= Data excerpt =
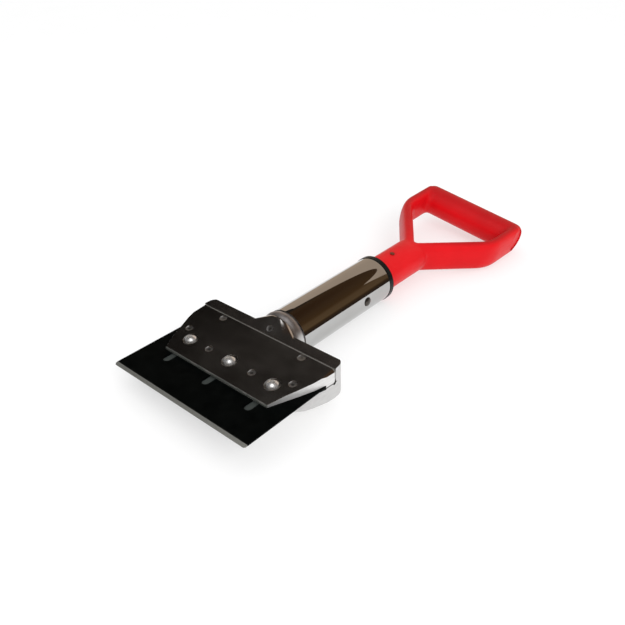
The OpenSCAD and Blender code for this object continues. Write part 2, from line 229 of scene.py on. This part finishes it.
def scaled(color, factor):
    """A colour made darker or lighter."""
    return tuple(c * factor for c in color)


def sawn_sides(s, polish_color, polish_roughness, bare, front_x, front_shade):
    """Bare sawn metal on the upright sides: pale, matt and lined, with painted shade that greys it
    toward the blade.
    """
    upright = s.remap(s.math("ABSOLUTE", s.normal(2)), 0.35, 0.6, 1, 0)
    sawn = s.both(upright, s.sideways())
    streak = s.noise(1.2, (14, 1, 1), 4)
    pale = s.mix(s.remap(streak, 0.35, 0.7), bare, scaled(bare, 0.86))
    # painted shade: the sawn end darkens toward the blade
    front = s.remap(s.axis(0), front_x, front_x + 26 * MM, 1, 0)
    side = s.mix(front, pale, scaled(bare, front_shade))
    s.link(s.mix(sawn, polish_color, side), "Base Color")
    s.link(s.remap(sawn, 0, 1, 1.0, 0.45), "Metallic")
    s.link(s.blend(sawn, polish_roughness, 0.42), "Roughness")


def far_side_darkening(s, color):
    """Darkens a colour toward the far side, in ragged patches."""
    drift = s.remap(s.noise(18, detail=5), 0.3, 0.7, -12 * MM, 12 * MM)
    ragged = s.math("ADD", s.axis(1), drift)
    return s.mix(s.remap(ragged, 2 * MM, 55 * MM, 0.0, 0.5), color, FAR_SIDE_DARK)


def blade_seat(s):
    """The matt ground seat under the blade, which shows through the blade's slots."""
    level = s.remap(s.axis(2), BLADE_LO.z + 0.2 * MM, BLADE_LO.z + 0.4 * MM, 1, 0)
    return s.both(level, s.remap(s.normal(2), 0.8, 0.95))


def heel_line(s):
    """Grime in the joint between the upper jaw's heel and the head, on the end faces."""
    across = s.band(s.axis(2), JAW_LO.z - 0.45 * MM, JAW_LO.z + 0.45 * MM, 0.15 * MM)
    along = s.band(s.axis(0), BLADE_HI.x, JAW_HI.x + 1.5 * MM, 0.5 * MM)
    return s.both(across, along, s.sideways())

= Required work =
Your answer should be exactly the lines of the data above, from the first through the line containing "return tuple(c * factor for c in color)".

= Right answer =
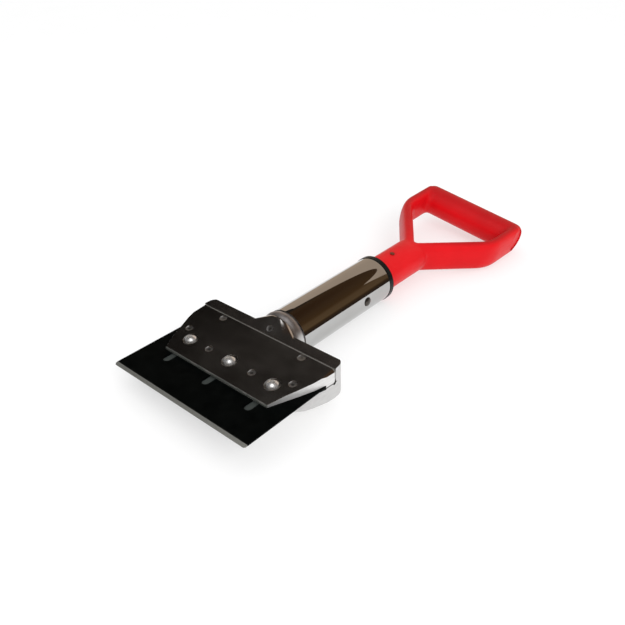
The OpenSCAD and Blender code for this object continues. Write part 2, from line 229 of scene.py on. This part finishes it.
def scaled(color, factor):
    """A colour made darker or lighter."""
    return tuple(c * factor for c in color)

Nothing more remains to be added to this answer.